◆ GIVEN TASK: Print the listing below from its opening line through the line holding "plant: every leaf", both ends included.

◆ DATA SHOWN:
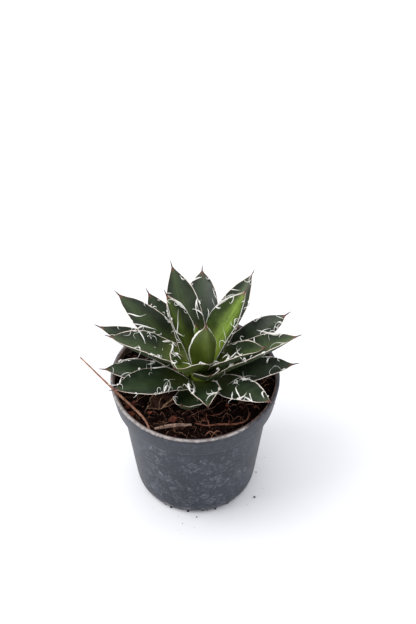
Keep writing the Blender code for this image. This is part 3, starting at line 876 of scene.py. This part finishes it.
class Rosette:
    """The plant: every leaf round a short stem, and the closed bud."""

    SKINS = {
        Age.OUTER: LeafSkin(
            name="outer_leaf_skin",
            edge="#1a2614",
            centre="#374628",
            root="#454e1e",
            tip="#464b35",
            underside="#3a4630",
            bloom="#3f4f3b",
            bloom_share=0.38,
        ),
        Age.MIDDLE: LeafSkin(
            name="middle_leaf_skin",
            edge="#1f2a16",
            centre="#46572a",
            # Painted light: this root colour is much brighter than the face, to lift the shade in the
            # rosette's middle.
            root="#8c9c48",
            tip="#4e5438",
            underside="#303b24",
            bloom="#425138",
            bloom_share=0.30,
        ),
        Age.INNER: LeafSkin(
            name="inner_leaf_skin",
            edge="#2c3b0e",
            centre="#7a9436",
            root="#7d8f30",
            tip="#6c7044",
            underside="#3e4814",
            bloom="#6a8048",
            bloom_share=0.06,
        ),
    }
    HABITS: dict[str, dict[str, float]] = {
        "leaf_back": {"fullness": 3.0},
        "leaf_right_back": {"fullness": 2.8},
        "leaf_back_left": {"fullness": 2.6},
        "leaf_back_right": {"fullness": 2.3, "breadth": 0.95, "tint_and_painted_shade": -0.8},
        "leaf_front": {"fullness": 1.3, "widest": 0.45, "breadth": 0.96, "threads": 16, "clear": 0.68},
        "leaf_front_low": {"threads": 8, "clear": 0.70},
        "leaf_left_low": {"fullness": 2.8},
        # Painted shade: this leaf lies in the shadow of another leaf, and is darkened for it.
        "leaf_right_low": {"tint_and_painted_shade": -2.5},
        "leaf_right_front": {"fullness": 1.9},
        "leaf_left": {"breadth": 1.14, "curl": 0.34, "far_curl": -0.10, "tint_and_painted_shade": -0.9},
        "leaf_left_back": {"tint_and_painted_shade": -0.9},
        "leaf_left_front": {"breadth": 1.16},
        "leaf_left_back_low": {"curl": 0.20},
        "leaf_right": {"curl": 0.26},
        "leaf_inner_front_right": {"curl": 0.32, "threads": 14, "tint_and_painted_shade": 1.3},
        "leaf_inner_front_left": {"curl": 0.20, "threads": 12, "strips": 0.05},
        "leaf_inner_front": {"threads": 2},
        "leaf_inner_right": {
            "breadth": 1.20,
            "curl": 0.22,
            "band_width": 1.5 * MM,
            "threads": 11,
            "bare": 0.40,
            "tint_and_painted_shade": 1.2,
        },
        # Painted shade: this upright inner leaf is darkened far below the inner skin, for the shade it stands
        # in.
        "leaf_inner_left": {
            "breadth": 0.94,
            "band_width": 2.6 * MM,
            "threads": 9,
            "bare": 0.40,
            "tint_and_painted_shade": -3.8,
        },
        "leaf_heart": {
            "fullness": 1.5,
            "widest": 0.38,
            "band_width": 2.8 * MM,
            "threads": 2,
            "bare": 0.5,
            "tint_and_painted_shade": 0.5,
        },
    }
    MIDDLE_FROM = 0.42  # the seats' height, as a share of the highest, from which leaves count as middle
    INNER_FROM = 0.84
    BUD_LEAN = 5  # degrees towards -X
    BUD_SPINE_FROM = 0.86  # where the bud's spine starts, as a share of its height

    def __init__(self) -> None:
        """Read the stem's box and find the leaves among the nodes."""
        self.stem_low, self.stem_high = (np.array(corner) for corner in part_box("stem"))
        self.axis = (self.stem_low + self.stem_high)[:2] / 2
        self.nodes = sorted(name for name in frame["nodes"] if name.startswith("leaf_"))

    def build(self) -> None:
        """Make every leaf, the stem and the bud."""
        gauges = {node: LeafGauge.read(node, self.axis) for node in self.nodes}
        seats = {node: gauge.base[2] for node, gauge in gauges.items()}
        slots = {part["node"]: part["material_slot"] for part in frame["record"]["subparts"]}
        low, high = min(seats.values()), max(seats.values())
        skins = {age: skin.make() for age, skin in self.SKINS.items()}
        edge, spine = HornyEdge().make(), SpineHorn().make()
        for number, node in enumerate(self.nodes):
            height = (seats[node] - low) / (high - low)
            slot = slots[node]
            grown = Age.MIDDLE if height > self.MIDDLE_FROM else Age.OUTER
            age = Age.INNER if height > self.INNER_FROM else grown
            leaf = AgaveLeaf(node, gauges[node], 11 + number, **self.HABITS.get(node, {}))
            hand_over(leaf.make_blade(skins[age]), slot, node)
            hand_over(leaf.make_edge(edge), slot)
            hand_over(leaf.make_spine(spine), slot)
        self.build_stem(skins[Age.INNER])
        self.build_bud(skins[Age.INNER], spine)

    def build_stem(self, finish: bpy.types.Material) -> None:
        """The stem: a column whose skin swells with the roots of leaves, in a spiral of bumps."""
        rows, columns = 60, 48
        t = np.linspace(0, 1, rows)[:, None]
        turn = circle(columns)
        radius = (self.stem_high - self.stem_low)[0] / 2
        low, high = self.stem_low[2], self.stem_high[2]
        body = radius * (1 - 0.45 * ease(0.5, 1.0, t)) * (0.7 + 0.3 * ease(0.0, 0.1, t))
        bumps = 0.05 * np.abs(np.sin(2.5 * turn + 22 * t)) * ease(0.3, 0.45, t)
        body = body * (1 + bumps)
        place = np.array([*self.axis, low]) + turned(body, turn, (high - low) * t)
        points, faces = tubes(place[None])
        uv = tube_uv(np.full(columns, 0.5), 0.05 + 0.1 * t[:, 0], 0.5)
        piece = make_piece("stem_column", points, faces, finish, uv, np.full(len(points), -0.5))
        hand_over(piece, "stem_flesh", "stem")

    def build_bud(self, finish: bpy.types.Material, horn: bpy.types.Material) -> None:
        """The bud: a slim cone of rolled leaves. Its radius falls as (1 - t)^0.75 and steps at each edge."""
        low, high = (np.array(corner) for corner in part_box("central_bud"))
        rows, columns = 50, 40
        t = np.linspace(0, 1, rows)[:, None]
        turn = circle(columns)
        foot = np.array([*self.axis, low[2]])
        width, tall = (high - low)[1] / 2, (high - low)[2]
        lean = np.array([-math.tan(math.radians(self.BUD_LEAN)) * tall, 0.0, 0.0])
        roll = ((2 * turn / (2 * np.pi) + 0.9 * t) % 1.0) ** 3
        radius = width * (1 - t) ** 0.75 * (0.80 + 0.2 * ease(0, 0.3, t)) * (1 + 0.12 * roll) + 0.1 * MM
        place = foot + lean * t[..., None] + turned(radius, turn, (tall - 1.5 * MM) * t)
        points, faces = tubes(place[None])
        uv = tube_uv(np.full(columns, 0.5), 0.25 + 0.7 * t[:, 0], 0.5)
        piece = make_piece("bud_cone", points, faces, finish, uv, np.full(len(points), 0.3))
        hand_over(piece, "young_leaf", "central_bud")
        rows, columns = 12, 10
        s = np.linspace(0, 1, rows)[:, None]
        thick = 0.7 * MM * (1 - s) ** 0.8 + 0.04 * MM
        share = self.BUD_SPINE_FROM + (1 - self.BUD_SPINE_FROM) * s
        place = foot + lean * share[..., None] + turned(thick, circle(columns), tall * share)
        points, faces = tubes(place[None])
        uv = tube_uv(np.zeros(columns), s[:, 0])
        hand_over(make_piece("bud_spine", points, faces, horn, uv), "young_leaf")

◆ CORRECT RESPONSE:
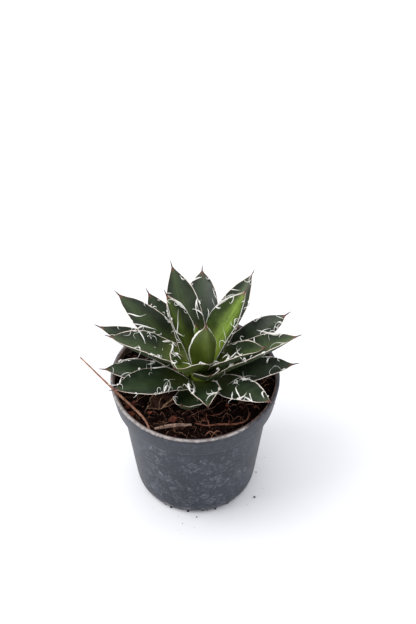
Keep writing the Blender code for this image. This is part 3, starting at line 876 of scene.py. This part finishes it.
class Rosette:
    """The plant: every leaf round a short stem, and the closed bud."""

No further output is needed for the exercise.